[Instructions to follow] Reproduce only this span: the line containing "Continue the Blender", the line containing "for a material's", and every line between them, all exactly as given.

— start —

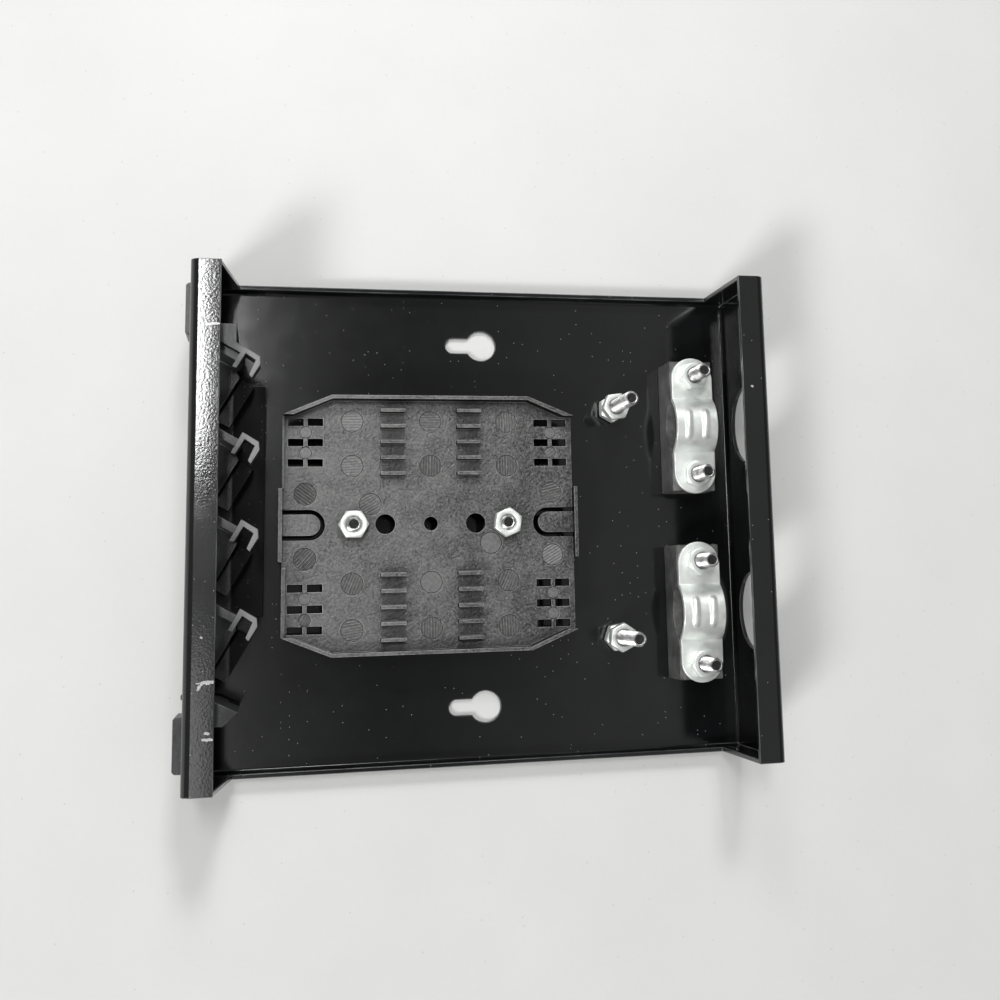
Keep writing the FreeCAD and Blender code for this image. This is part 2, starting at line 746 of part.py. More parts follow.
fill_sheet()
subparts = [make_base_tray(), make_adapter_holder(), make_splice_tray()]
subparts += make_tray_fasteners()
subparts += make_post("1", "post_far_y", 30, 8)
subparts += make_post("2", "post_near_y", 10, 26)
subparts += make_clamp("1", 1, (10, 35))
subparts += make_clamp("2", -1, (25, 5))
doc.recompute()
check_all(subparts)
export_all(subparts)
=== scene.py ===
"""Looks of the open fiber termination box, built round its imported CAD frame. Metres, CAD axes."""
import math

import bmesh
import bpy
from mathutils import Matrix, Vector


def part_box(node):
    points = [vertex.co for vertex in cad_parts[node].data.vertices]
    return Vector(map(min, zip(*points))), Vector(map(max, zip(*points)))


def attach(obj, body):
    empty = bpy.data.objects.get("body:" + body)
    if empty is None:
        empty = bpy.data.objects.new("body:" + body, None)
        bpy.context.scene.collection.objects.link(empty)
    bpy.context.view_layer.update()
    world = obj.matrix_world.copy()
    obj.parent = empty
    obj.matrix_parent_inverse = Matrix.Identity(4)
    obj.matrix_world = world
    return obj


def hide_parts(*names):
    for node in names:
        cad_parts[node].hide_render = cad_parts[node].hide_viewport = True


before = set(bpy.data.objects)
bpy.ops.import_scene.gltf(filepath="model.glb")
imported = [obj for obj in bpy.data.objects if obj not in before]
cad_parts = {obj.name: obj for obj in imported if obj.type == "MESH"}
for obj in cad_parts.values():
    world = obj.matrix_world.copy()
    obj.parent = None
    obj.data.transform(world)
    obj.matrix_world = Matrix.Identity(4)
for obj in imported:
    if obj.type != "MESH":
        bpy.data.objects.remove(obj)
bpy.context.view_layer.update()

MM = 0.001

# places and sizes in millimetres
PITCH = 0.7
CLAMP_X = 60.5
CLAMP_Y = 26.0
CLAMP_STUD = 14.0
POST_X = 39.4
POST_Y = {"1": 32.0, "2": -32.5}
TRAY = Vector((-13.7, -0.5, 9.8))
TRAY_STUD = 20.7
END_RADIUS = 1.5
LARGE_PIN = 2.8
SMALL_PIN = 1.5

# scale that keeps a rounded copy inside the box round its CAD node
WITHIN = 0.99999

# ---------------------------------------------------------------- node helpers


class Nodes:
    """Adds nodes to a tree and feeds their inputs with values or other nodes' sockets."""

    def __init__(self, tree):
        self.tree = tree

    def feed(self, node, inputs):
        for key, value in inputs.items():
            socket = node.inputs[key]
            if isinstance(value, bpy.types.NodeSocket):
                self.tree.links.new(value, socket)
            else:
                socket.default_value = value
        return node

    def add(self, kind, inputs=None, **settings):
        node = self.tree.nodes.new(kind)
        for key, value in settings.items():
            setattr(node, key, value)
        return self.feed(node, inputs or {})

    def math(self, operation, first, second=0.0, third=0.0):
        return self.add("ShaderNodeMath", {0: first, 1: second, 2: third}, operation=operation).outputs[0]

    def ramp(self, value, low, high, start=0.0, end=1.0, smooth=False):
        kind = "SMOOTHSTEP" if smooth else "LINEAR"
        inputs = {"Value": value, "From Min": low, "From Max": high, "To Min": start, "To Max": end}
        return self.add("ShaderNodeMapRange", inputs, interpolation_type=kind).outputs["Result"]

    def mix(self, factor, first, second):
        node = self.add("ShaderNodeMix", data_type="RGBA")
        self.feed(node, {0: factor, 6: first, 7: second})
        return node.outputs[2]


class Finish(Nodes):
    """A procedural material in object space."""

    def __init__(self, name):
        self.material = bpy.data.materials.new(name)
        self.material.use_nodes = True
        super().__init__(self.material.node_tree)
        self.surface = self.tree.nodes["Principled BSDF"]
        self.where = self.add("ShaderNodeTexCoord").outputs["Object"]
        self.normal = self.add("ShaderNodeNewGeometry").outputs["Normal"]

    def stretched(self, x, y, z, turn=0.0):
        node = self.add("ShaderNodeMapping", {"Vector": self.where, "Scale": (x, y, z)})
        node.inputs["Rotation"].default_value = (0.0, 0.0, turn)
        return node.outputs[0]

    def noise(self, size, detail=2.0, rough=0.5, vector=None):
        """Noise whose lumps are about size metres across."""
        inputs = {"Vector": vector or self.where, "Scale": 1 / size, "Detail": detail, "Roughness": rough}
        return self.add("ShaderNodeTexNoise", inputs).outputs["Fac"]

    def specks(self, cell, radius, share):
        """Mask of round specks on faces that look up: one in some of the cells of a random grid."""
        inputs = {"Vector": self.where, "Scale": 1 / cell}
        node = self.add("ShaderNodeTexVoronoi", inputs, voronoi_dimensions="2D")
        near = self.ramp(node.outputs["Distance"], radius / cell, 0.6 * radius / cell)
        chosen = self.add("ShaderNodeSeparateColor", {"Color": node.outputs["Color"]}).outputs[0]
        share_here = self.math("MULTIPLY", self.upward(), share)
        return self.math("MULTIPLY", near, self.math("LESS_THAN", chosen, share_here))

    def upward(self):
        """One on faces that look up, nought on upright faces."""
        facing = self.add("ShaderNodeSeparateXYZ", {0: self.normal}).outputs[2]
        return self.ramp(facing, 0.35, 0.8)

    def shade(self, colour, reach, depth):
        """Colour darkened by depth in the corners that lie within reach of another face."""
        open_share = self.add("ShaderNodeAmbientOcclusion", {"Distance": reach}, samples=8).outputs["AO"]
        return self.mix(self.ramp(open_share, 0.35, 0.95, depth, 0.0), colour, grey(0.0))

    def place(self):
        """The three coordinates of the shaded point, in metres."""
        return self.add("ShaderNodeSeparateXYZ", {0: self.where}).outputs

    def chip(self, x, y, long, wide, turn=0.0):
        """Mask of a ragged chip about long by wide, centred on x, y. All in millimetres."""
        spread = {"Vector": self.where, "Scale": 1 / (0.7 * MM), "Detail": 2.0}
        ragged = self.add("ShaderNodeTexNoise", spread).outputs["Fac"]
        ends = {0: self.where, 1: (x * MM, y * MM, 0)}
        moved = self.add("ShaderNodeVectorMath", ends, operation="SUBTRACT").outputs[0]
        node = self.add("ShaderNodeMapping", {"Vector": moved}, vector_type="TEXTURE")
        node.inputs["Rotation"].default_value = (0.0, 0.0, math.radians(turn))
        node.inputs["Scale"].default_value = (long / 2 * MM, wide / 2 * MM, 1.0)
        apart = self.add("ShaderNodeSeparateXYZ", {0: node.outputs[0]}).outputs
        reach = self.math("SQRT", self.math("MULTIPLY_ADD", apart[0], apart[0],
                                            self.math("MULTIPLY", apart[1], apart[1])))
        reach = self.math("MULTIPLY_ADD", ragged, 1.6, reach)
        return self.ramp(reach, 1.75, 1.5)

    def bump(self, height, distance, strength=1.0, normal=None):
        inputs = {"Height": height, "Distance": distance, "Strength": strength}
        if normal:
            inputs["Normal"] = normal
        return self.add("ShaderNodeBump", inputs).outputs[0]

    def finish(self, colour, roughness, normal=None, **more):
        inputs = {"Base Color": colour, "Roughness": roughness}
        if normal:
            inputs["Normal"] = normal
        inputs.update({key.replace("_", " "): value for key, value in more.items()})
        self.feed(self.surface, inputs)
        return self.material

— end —
— start —

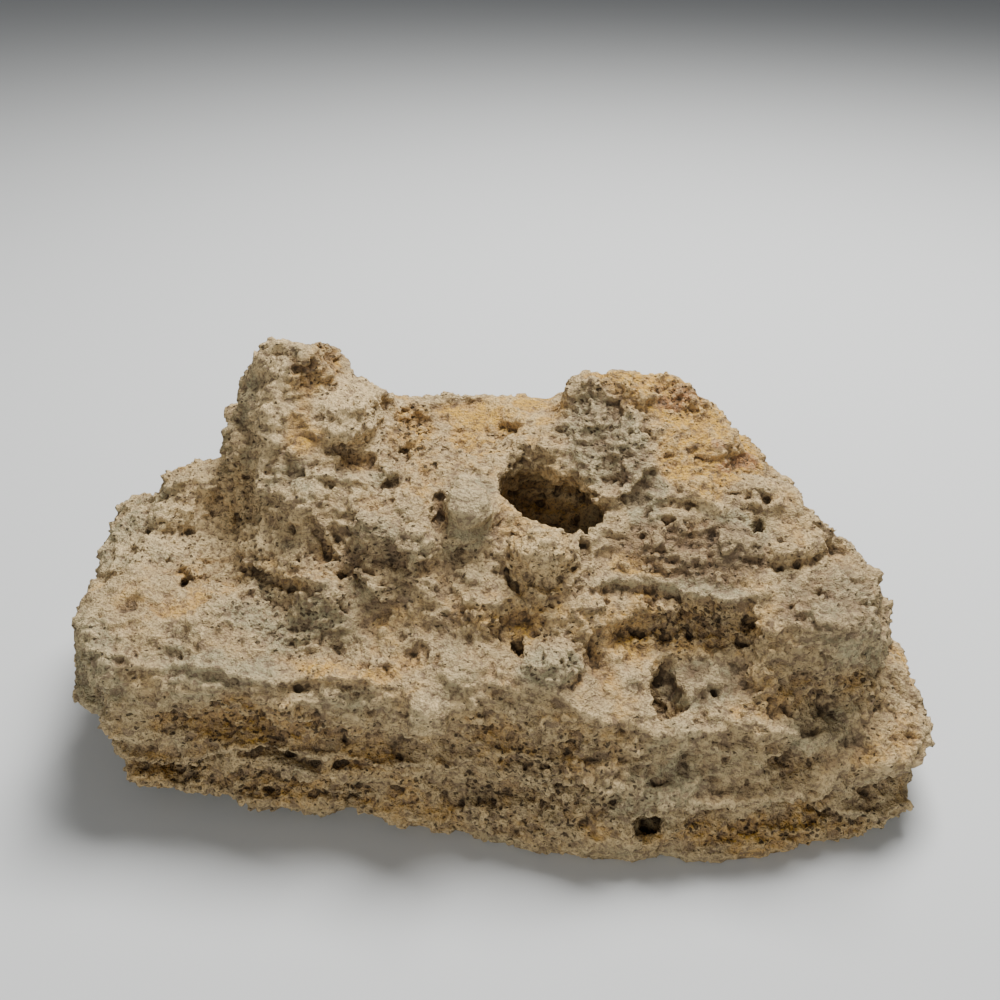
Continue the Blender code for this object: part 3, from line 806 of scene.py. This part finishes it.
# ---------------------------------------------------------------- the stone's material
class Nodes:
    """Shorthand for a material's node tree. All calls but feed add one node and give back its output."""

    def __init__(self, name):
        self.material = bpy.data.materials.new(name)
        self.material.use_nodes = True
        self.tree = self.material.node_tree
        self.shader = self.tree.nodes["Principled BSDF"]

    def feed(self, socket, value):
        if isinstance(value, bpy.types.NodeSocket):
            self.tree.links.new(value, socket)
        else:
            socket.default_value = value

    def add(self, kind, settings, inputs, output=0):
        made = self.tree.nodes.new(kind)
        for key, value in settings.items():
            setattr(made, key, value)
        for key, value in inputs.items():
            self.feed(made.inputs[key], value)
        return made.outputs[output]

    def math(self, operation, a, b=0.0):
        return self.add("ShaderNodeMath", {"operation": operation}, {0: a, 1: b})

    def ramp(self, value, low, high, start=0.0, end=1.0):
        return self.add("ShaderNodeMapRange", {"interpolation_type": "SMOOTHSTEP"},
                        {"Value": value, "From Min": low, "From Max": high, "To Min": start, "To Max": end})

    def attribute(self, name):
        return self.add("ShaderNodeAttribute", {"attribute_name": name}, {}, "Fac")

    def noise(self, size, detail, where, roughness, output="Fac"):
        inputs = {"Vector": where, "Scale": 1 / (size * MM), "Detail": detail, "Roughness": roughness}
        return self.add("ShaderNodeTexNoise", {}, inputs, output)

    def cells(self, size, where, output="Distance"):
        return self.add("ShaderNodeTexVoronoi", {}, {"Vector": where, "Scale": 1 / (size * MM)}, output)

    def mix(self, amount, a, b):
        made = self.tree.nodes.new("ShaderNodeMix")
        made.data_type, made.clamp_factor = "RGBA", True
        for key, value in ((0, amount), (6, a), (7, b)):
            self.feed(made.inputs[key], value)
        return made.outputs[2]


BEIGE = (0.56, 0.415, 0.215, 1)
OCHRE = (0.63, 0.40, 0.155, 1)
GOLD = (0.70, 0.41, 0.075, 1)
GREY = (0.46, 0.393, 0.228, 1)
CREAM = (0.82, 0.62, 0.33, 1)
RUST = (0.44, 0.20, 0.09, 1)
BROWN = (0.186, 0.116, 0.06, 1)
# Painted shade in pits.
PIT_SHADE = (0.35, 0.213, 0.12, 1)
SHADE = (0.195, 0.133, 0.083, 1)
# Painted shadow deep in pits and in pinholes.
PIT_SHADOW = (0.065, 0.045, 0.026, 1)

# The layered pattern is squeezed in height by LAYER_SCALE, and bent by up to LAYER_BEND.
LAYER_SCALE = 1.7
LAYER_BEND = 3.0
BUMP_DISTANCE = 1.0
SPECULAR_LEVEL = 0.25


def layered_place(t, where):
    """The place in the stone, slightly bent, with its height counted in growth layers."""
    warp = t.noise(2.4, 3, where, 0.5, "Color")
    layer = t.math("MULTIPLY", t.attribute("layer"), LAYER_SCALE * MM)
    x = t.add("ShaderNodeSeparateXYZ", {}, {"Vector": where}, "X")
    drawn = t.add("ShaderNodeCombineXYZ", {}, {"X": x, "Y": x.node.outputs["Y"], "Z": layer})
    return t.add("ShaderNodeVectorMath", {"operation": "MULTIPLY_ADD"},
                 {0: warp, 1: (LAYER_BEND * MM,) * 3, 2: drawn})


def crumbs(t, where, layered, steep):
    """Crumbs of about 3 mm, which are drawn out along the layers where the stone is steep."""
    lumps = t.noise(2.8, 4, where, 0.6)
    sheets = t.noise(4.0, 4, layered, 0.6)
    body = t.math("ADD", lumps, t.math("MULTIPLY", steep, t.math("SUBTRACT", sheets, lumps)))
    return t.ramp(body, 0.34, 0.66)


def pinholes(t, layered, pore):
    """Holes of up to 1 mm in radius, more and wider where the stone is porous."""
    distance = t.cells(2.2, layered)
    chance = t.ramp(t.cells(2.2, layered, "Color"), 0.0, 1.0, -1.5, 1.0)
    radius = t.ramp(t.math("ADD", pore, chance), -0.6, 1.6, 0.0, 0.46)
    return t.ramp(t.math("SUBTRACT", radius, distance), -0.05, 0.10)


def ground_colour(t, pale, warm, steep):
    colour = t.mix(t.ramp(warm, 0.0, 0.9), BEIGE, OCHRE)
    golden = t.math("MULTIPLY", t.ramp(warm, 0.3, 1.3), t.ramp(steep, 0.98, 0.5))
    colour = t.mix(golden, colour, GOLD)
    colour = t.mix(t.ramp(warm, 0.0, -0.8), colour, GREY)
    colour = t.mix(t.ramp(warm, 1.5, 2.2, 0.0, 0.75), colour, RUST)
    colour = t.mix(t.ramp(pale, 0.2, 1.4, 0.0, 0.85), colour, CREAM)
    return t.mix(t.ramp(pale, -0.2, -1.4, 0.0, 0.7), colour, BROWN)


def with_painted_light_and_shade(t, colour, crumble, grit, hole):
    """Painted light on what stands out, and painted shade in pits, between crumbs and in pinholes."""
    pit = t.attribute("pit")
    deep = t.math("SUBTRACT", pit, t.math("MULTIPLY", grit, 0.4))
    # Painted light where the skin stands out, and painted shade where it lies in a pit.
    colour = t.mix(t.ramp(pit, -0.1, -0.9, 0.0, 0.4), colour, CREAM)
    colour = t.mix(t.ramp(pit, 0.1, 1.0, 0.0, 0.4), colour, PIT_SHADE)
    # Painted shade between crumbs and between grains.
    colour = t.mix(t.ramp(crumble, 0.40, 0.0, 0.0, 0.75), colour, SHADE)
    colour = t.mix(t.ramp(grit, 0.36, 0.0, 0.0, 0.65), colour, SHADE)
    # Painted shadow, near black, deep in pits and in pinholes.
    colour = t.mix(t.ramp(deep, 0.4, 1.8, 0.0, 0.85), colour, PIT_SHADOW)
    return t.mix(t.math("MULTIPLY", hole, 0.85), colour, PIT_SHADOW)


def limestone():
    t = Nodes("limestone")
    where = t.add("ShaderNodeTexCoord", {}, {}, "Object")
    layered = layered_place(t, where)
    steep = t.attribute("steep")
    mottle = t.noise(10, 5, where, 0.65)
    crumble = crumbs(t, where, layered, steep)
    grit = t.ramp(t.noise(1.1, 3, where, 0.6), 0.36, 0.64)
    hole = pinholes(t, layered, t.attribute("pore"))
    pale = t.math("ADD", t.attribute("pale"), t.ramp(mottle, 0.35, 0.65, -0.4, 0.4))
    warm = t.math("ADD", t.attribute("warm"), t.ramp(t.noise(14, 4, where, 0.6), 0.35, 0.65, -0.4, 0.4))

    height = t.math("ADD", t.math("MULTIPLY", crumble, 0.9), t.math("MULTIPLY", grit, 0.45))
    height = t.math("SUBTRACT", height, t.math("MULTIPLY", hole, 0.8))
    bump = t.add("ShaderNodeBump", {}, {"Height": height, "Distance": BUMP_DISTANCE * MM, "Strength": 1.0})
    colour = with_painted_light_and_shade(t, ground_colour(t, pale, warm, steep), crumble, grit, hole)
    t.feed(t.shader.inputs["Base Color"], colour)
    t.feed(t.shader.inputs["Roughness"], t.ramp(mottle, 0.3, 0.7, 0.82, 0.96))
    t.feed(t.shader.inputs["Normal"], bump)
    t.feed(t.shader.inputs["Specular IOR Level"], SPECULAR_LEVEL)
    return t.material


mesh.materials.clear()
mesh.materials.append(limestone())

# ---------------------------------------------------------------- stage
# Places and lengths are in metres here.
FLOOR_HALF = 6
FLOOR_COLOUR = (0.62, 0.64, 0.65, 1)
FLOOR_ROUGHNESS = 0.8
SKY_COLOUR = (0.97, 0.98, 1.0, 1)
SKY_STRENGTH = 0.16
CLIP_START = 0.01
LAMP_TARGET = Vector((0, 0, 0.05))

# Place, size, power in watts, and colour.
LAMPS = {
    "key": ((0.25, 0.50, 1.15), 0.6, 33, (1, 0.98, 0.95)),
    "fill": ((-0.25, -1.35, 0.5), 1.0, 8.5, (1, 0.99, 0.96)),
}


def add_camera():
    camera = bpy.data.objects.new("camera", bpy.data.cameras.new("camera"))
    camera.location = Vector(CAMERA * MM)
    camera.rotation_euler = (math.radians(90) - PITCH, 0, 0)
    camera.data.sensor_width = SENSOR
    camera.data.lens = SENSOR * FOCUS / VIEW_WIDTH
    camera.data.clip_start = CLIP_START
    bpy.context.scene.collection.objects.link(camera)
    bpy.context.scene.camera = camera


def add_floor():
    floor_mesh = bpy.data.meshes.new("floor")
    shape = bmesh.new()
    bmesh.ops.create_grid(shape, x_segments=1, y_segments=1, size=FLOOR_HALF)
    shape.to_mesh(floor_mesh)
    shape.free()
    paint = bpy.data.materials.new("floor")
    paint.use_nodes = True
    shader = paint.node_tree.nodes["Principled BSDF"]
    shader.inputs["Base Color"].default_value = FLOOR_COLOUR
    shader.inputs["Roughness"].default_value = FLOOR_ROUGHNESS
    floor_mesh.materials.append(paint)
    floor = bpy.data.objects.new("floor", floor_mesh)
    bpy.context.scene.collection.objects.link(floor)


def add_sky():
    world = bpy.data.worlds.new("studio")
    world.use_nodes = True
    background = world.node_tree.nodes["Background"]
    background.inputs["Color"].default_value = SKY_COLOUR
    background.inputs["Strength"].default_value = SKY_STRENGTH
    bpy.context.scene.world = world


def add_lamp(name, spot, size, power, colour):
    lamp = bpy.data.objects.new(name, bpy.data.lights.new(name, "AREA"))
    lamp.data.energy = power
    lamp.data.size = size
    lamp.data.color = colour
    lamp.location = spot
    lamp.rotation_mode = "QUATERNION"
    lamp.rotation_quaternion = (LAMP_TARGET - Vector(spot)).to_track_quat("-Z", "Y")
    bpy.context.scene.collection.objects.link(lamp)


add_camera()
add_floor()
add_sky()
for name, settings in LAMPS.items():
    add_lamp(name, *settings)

— end —

[Solution to the exercise]
Continue the Blender code for this object: part 3, from line 806 of scene.py. This part finishes it.
# ---------------------------------------------------------------- the stone's material
class Nodes:
    """Shorthand for a material's node tree. All calls but feed add one node and give back its output."""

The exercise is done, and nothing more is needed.